▸ **SET TASK**:
Using the data beneath this instruction, retype only the lines from the one that contains "rim_corners = wall.vertices().sort_by(Axis.Y)[-2:]" down to the one that contains "for node in", both included, exactly as they appear.

········

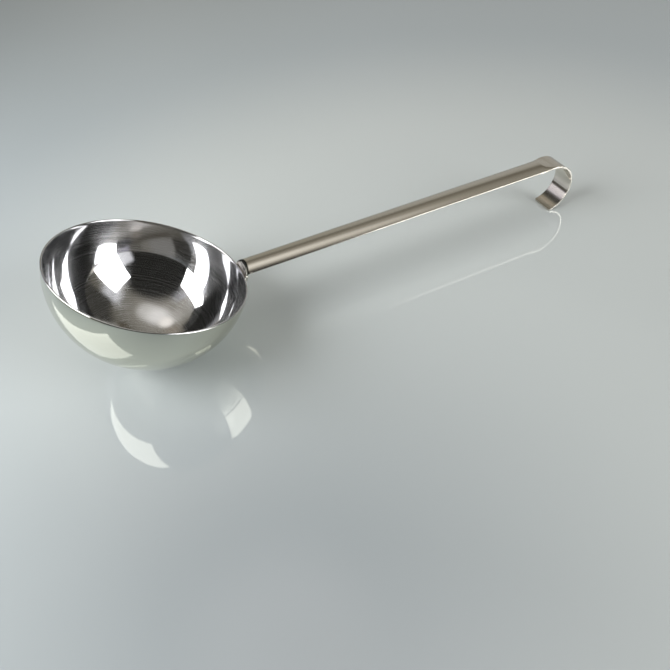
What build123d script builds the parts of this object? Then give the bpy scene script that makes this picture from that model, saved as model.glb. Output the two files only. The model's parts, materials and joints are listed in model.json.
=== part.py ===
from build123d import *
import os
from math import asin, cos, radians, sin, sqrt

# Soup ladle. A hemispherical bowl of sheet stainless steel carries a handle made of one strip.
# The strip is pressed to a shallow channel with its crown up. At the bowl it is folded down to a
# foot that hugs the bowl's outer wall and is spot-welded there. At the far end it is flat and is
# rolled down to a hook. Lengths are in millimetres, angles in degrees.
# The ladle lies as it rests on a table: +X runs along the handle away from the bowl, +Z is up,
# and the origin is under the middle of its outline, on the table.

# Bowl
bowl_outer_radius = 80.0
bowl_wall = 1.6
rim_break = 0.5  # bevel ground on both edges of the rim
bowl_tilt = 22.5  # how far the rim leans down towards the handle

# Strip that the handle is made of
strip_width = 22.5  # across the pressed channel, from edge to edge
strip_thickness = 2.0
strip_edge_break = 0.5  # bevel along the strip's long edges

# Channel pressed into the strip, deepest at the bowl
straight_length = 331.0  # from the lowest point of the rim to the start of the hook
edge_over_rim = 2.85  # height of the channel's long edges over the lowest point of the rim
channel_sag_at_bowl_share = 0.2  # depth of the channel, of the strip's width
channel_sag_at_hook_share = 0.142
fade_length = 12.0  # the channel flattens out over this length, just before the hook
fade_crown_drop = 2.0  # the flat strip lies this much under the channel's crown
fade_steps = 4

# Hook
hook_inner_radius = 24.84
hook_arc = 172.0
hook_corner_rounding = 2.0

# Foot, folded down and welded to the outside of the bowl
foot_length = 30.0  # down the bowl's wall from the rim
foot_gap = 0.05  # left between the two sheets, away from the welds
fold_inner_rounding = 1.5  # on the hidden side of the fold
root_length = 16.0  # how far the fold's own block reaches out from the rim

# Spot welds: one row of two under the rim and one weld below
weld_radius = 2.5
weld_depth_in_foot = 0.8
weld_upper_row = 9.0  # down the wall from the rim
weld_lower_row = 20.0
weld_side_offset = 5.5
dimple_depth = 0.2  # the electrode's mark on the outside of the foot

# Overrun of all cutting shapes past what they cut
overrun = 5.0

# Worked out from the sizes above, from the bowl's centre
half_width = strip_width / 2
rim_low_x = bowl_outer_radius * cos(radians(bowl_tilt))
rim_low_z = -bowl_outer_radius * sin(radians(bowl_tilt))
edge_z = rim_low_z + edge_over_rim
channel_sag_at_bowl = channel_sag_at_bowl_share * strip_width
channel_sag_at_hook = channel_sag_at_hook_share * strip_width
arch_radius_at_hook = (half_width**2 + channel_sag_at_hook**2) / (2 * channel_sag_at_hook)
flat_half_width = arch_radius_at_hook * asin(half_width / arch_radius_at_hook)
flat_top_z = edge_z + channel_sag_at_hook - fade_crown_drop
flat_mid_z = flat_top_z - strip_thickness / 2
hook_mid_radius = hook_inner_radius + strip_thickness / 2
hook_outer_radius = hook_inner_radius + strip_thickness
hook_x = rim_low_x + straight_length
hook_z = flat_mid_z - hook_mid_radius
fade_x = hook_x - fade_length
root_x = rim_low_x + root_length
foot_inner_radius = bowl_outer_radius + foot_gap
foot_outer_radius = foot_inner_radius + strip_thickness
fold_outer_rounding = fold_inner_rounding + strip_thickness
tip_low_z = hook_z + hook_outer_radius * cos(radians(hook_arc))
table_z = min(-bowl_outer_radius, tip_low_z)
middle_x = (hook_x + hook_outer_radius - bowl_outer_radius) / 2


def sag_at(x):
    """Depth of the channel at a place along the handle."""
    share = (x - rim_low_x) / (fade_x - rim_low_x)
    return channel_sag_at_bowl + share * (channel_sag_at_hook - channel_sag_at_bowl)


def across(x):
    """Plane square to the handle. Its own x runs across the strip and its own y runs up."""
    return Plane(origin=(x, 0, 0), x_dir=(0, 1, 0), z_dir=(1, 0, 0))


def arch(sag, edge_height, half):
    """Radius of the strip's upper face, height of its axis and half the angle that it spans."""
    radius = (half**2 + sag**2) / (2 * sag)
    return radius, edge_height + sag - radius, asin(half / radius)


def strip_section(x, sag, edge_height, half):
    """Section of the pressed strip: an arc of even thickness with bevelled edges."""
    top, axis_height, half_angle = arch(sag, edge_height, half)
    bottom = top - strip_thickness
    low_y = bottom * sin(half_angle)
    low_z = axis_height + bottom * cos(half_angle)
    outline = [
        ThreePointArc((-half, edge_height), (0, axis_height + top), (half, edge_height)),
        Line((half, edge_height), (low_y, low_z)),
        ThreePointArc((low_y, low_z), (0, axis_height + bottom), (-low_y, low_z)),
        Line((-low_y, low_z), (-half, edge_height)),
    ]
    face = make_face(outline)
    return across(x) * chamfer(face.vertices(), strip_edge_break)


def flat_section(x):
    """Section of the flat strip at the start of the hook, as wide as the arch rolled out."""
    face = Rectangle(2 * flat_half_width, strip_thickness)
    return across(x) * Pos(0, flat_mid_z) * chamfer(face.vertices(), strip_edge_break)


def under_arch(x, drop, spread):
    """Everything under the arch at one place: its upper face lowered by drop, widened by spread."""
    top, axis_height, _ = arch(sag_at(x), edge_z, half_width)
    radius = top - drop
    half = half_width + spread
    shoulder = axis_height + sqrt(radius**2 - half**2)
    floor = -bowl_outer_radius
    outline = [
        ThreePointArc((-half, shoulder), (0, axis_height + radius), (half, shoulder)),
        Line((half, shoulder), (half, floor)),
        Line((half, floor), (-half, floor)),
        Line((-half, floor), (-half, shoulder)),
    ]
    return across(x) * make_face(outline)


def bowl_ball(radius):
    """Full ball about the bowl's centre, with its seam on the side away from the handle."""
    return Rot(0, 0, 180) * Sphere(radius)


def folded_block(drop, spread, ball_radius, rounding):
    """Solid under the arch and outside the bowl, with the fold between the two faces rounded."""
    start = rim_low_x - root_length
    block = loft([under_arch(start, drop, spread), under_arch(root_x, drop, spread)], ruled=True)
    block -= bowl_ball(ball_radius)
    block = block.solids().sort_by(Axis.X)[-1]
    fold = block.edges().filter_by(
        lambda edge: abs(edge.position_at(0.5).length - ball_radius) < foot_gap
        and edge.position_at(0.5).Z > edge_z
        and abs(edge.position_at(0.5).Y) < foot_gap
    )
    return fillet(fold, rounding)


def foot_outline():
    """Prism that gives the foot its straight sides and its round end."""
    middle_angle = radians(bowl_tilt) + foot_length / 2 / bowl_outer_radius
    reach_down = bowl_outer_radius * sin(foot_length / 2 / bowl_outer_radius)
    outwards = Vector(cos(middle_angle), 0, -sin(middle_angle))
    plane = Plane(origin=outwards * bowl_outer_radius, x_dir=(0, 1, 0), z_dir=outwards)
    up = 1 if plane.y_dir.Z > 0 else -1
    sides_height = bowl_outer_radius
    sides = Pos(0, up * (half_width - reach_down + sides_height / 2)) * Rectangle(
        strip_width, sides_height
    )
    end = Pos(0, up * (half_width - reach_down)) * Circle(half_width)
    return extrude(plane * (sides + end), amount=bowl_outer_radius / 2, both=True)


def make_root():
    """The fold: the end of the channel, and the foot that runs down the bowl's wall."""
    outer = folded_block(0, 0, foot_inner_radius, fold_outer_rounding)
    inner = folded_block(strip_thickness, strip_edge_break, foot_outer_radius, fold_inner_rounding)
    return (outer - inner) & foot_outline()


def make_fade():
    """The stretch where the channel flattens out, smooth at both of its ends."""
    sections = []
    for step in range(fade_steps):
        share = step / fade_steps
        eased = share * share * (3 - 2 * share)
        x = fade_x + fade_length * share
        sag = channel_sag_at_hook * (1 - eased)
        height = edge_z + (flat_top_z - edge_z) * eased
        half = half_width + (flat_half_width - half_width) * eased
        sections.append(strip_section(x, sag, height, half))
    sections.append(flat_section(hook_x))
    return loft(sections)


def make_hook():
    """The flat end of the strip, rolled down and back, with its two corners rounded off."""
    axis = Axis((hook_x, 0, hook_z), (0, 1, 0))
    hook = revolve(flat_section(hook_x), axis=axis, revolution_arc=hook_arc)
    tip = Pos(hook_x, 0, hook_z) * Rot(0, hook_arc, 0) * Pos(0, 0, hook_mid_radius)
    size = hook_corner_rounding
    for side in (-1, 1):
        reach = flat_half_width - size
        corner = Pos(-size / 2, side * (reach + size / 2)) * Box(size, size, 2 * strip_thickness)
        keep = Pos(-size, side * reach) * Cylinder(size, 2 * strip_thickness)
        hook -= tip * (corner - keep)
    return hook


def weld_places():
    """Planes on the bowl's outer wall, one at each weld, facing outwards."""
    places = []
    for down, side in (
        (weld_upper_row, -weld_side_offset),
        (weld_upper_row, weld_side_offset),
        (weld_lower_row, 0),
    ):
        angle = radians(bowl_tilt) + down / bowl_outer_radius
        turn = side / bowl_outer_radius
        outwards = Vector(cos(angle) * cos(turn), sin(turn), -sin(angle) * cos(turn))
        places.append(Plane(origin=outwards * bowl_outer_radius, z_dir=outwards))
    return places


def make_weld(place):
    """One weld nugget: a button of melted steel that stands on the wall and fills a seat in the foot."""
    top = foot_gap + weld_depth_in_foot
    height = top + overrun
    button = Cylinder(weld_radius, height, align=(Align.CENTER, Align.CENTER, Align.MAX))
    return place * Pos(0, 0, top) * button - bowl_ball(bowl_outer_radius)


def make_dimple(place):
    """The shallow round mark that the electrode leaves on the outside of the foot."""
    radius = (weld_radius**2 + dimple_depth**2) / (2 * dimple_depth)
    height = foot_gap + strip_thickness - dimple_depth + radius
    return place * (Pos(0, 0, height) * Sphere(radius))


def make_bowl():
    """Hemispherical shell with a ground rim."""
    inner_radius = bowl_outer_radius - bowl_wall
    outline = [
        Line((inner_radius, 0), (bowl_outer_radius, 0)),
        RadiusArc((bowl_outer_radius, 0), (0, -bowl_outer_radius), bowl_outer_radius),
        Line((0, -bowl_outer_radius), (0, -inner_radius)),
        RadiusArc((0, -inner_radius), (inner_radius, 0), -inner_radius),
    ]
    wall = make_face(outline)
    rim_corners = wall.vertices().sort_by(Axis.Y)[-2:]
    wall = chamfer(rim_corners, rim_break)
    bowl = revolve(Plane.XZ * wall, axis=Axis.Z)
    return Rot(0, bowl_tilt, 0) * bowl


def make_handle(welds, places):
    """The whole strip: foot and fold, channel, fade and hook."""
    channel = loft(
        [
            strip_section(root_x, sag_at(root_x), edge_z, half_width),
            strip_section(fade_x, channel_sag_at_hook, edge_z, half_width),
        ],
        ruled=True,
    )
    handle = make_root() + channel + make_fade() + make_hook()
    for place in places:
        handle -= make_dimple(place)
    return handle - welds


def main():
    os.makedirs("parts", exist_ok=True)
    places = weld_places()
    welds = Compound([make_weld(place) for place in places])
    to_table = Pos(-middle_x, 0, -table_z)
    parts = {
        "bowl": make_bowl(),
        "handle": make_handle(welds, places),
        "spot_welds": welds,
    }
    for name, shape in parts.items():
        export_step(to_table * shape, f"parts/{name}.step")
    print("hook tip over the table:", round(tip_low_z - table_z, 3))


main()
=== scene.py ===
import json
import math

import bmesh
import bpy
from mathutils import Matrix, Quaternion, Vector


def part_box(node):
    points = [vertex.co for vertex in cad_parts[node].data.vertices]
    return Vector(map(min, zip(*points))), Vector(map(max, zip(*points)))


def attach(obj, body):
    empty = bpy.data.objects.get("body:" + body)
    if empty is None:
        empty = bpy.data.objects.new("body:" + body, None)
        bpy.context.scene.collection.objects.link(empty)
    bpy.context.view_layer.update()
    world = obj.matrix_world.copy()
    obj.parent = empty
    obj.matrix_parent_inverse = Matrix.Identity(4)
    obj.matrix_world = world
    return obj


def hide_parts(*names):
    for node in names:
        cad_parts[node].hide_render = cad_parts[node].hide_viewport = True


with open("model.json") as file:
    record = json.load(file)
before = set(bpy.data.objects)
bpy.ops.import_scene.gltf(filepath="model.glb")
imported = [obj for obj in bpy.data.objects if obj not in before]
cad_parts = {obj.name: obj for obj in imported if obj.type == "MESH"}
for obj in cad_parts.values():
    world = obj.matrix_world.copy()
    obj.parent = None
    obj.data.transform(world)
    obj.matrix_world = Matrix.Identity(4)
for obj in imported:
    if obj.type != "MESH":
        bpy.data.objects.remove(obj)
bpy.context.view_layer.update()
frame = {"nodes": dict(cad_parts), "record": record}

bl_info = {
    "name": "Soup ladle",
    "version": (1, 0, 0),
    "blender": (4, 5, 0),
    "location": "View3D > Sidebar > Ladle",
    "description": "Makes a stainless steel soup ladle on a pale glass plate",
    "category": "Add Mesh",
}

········

▸ **EXERCISE ANSWER**:
    rim_corners = wall.vertices().sort_by(Axis.Y)[-2:]
    wall = chamfer(rim_corners, rim_break)
    bowl = revolve(Plane.XZ * wall, axis=Axis.Z)
    return Rot(0, bowl_tilt, 0) * bowl


def make_handle(welds, places):
    """The whole strip: foot and fold, channel, fade and hook."""
    channel = loft(
        [
            strip_section(root_x, sag_at(root_x), edge_z, half_width),
            strip_section(fade_x, channel_sag_at_hook, edge_z, half_width),
        ],
        ruled=True,
    )
    handle = make_root() + channel + make_fade() + make_hook()
    for place in places:
        handle -= make_dimple(place)
    return handle - welds


def main():
    os.makedirs("parts", exist_ok=True)
    places = weld_places()
    welds = Compound([make_weld(place) for place in places])
    to_table = Pos(-middle_x, 0, -table_z)
    parts = {
        "bowl": make_bowl(),
        "handle": make_handle(welds, places),
        "spot_welds": welds,
    }
    for name, shape in parts.items():
        export_step(to_table * shape, f"parts/{name}.step")
    print("hook tip over the table:", round(tip_low_z - table_z, 3))


main()
=== scene.py ===
import json
import math

import bmesh
import bpy
from mathutils import Matrix, Quaternion, Vector


def part_box(node):
    points = [vertex.co for vertex in cad_parts[node].data.vertices]
    return Vector(map(min, zip(*points))), Vector(map(max, zip(*points)))


def attach(obj, body):
    empty = bpy.data.objects.get("body:" + body)
    if empty is None:
        empty = bpy.data.objects.new("body:" + body, None)
        bpy.context.scene.collection.objects.link(empty)
    bpy.context.view_layer.update()
    world = obj.matrix_world.copy()
    obj.parent = empty
    obj.matrix_parent_inverse = Matrix.Identity(4)
    obj.matrix_world = world
    return obj


def hide_parts(*names):
    for node in names:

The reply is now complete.